Fortunately, for `unsigned char`

and `signed char`

the later scenario can’t happen since `unsigned char`

is not allowed to have padding bits. A union such as

union overlay { T x; unsigned char X[sizeof(T)]; };

will always allow you to access each individual bit of `x`

, regardless what type `T`

represents. But beware, no other type than `unsigned char`

should be used for such a trick: `signed char`

may having padding bits, and `char`

you don’t even know the signdness of that beast, don’t you.

Edit: Since C11 `signed char`

can’t have padding bits, either, but it still could have a trap representation.

nit: you have a typo in “the simple case: unsigned char” :: the modulus is not 2 ^ UCHAR_MAX

thanks! corrected

Thanks for this interesting article. Just for the record there is another typo in the code section of the last paragraph: ‘struct overlay’ should read ‘union overlay’ as stated in the text.
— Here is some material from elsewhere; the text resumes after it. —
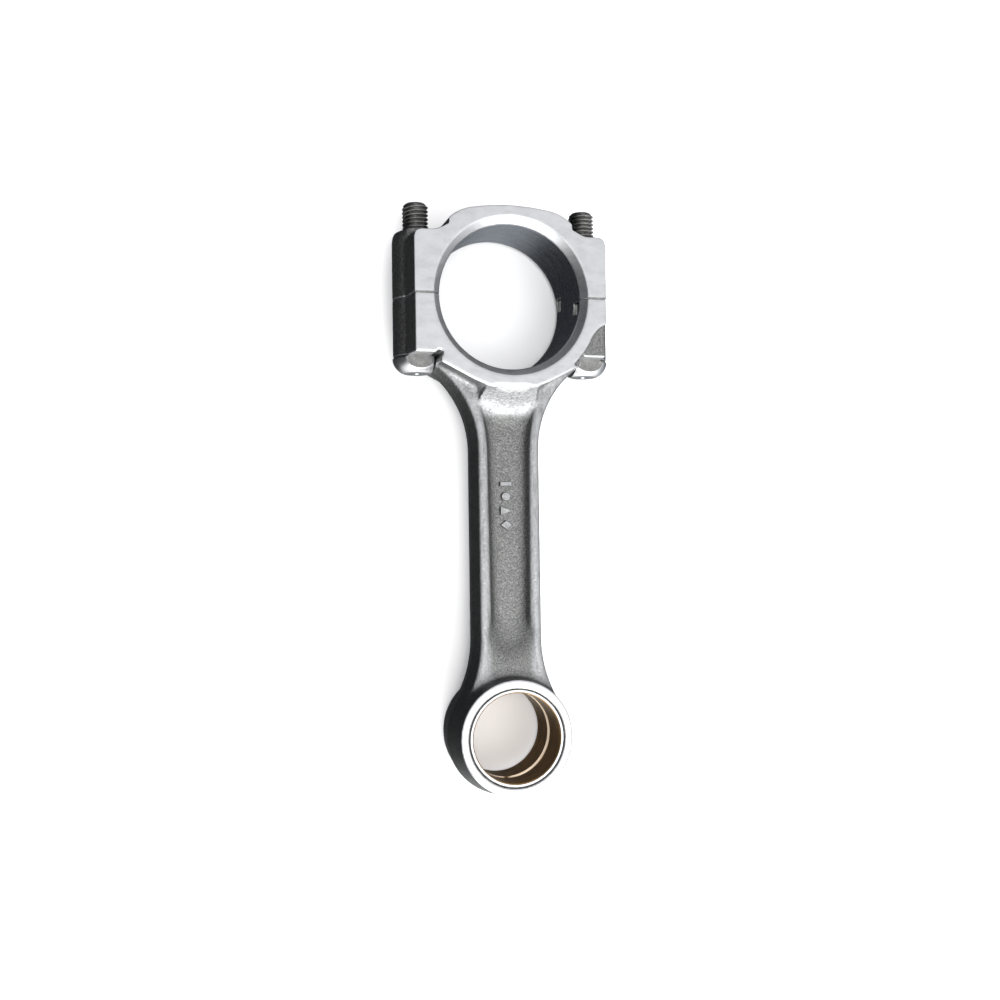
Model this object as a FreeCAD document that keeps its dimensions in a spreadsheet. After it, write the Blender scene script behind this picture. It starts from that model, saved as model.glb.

right, thanks for the notice, corrected

This is a really useful article. I have one observation though. Unless I missed something, the C Standard doesn’t specify the ‘location’ of the padding bits. Your pictures show the padding bits always come as the most significant bits. This is probably true for every machine ever made, but would C technically allow padding elsewhere, or even have those bits non-contiguous?

Have in mind that the “significance” of the bits is not directly related to the memory layout. So if we are speaking of “significance” of the bits, yes the padding bits are always the high order bits. This is just by definition. The least significant bit is the one that represents the value 1. Now the memory layout can be quite different, for example on little Endian architectures.